## To be done
List each line holding the string "from".
** begin **
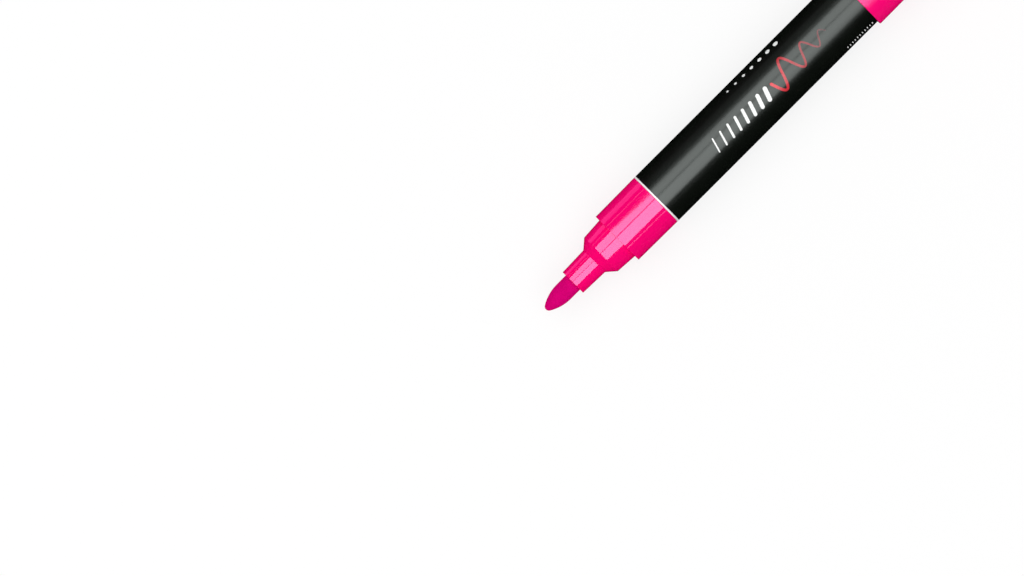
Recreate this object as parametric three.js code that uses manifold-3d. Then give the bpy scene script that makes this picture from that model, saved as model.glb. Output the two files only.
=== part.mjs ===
// A wet-erase marker with a pump valve, its cap pushed on over the tail.
// Millimetres. The marker lies on its side: its axis is X, the nib points to -X, and +Z is up.
import * as THREE from "three";
import { mergeVertices } from "three/addons/utils/BufferGeometryUtils.js";
import Module from "manifold-3d";

const wasm = await Module();
wasm.setup();

// Facets round the axis
const SIDES = 32;
const INNER_SIDES = 24;

// Barrel and its label
const BARREL_DIAMETER = 17;
const BARREL_LENGTH = 91.8;
const BARREL_WALL = 1;
const BARE_RING_LENGTH = 0.5;
const BARE_TAIL_LENGTH = 4;
const TAIL_CHAMFER = 0.4;
const LABEL_THICKNESS = 0.16;
const LABEL_GAP = 0.04;

// Tail plug
const PLUG_FLANGE_THICKNESS = 1.2;
const PLUG_FLANGE_INSET = 0.2;
const PLUG_EDGE_RADIUS = 0.6;
const PLUG_DEPTH = 8;
const PLUG_WALL = 1;

// Front section, from the barrel's mouth to the collar round the nib
const LAND_LENGTH = 15.1;
const LAND_INSET = 0.02;
const LAND_DRAFT = 0.12;
const SHOULDER_STEP = 1.41;
const SHOULDER_LENGTH = 6.3;
const SHOULDER_DRAFT = 0.4;
const SHOULDER_WALL = 1;
const CONE_LENGTH = 2.65;
const COLLAR_LENGTH = 8.3;
const COLLAR_WALL = 1.04;
const COLLAR_DRAFT = 0.25;
const EDGE_CHAMFER = 0.15;
const CAVITY_SETBACK = 0.3;
const NIB_TUBE_WALL = 0.7;
const NIB_TUBE_TO_SEAT = 1;
const AIR_CHANNEL_WIDTH = 0.9;
const AIR_CHANNEL_DEPTH = 0.4;
const SOCKET_FLOOR = 1;
const SPIGOT_WALL = 1;
const SPIGOT_PAST_SNAP = 4.5;
const SEAL_BEAD_HEIGHT = 0.06;
const SNAP_BEAD_HEIGHT = 0.3;
const BEAD_WIDTH = 0.8;

// Nib, with a round point in front and a chisel at the back
const NIB_DIAMETER = 5.6;
const NIB_PROTRUSION = 10.5;
const NIB_POINT_LENGTH = 7;
const NIB_POINT_RADIUS = 1.2;
const CHISEL_EDGE = 1.2;
const CHISEL_LENGTH = 3.6;

// Pump valve
const PRESS_TRAVEL = 2.5;
const SEAT_THICKNESS = 3;
const SEAT_COUNTERBORE = 1;
const SEAT_SEALING_WIDTH = 0.8;
const SHAFT_INSET = 0.6;
const SHAFT_FLOW_GAP = 0.4;
const SHAFT_FIN_WIDTH = 1.2;
const SEAL_THICKNESS = 0.8;
const HEAD_THICKNESS = 1.5;
const PIN_DIAMETER = 3;
const PIN_HOLE_GAP = 0.4;
const PIN_SHORT_OF_FLOOR = 0.6;
const SPRING_LENGTH = 9.4;
const SPRING_WIRE = 0.5;
const SPRING_TURNS = 6;
const SPRING_GAP = 0.4;
const CAGE_WALL = 0.8;
const CAGE_FLOOR = 1.2;
const WINDOW_LENGTH = 7;
const WINDOW_WIDTH = 3.6;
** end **
## Response to the exercise
Recreate this object as parametric three.js code that uses manifold-3d. Then give the bpy scene script that makes this picture from that model, saved as model.glb. Output the two files only.
import * as THREE from "three";
import { mergeVertices } from "three/addons/utils/BufferGeometryUtils.js";
import Module from "manifold-3d";
// Front section, from the barrel's mouth to the collar round the nib